For a more detailed description of the various interests involved in whether or not a non-competition clause can be enforced, please refer to our earlier article on the subject.


Since 2020, the following (political) developments have occurred, which may have implications for the non-competition clause as we know it today.

Borstlap Committee recommendation (January 2020)

At the end of 2018, the Borstlap Commission was appointed by the government to advise on the changes in the labour market and their possible impact on current legislation. The committee issued a report in January 2020. In this report, it recommends (among other things) allowing the non-competition clause in a more limited way: in an employment contract for an indefinite period of time, it recommends allowing the non-competition clause only if the employer can justify the necessity of it on the basis of a compelling business or service interest (this condition already applies in a fixed-term employment contract).

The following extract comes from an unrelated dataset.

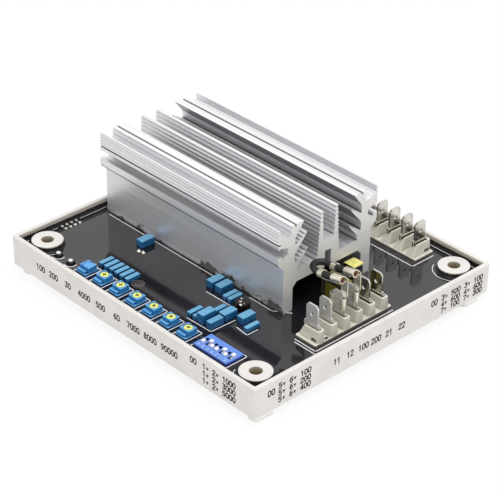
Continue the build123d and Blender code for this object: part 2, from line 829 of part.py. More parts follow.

Research findings by Panteia (June 2021)

In 2020-2021, the Ministry of Social Affairs and Employment commissioned a study by Panteia on the operation of the non-competition clause. This was prompted by a motion, tabled in late 2019, requesting the government to investigate ways in which the use of the non-competition clause could be limited to what is strictly necessary. This was because the submitters of the motion had received signals that the non-competition clause was often used improperly. The submitters specifically asked that the following options be examined in this regard:

  • excluding the competition clause from fixed-term contracts;
  • limiting the maximum duration and geographical scope of the non-competition clause in open-ended contracts; and
  • minimum compensation for the non-competition clause in open-ended contracts.

In mid-2021, Panteia published its report with the research findings. Among other things, the report shows that:

  • 1 in 3 employers uses a non-competition clause even though there is not always a reason for it, because the employee does not have access to relations or sensitive information, for example;
  • although this concerns improper use of the non-competition clause, some employers also use the clause to prevent the outflow of staff; and
  • the use of a non-competition clause affects the labour mobility of employees.

Based on Panteia’s report, the Minister of Social Affairs and Employment concluded that further policy options – incorporating the policy options mentioned in the 2019 motion, and by the Borstlap Committee – should be worked out so that the Lower House can form an opinion on them. The intention was to inform the Lower House about the policy options by the end of 2021. This has since been postponed to early 2022.

New motion (December 2021)

A new motion was agreed to in early December 2021, in which the government – in view of the research results, the current shortage on the labour market, and the fact that work has been under way for some time to develop policy options aimed at curbing unnecessary use of the non-competition clause – is asked to proceed as soon as possible to adjust the non-competition clause so that employees are no longer unnecessarily hampered on the labour market.


That the non-competition clause will be amended seems very likely – given recent developments. What the adjustments will be is still under discussion, and will partly depend on the support for the various policy options that will be announced in the coming period. To be continued…

In the meantime, employers should think carefully about agreeing a non-compete clause with employees. Not only are employees – especially in this shortage labour market – likely to be less inclined to accept an employment contract with a heavy non-competition clause, it is also possible that – given current developments – the question of whether a non-competition clause protects a real interest of the employer will be looked at more and more critically. Thus, agreeing a non-competition clause deserves due consideration.


On 25 February 2022, the Minister of Social Affairs and Employment informed the House of Representatives about the previously promised policy options to amend the non-competition clause (see link). A total of four policy options are described, increasing in severity:

  • Option 1, the lightest variant, consists of several elements, including limiting the maximum duration of the non-competition clause and mandatorily writing out and justifying the geographical scope of the non-competition clause.
  • Option 2 contains the elements from policy option 1, with the addition of a fee to be paid by employers for use of the non-competition clause.
  • Option 3 also contains the elements from Policy Option 1, this time with the addition of a restriction on employers to include a non-competition clause only if they have a compelling business interest in doing so.
  • Finally, Option 4, the heaviest variant, contains a combination of the elements from policy options 1 to 3.

In her letter, the minister indicates that there is support among social partners to review the non-competition clause. The minister is likely to come up with a detailed proposal for amending the competition clause in summer 2022.